What happens when the system fails? No internet. App down. Battery dead. Suddenly, your “seamless lifestyle” turns into a minor crisis. You’re standing there, phone in hand, unable to pay for something as basic as food. In a fully cashless world, a dead battery isn’t an inconvenience—it’s a financial shutdown.
And then there’s accessibility. Not everyone is equally equipped to go fully cashless. Elderly users, rural communities, people less comfortable with tech—they don’t disappear just because QR codes became trendy. A truly cashless society risks leaving parts of the population behind, all in the name of progress.
But perhaps the biggest irony?
We’re moving toward cashless not just because it’s better—but because it’s expected. It’s becoming the default, the norm, the unspoken standard. And once something becomes the norm, questioning it feels… outdated.
So here we are. Tapping, scanning, spending.

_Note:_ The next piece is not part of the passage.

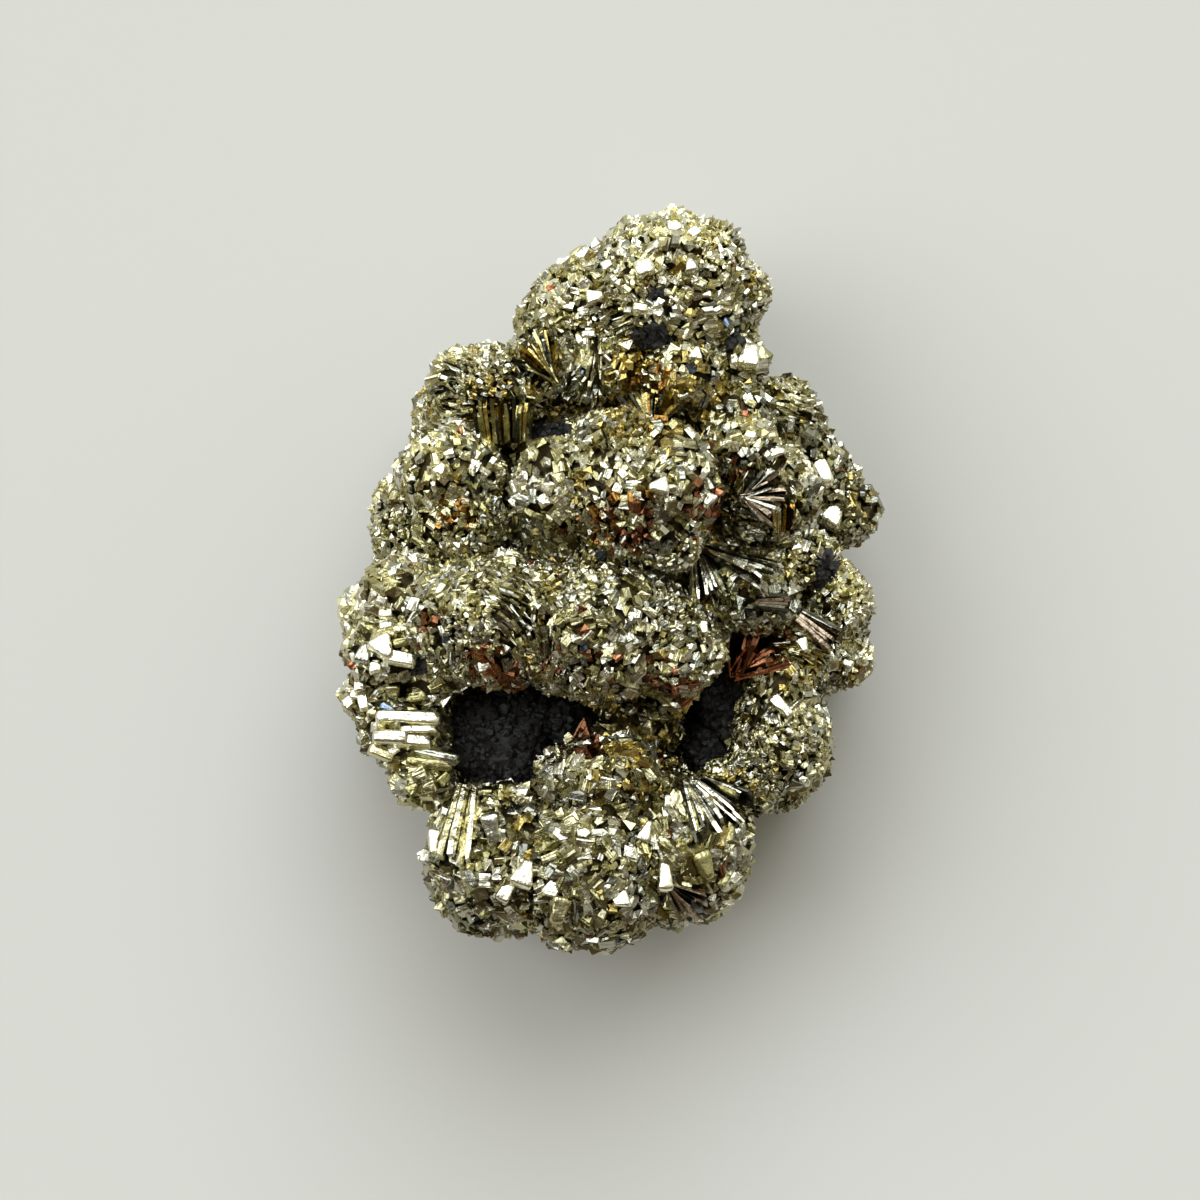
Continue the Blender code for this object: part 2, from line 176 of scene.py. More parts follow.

Faster than expected, smoother than ever, and just a little less aware of what’s actually happening to our money.
Is Malaysia becoming a cashless society? Yes.
Faster than expected? Definitely.
Smarter than expected?
That’s still up for debate.
Because in the race toward convenience, it’s worth asking one simple question: are we making transactions easier—or are we just making it easier to lose track of them?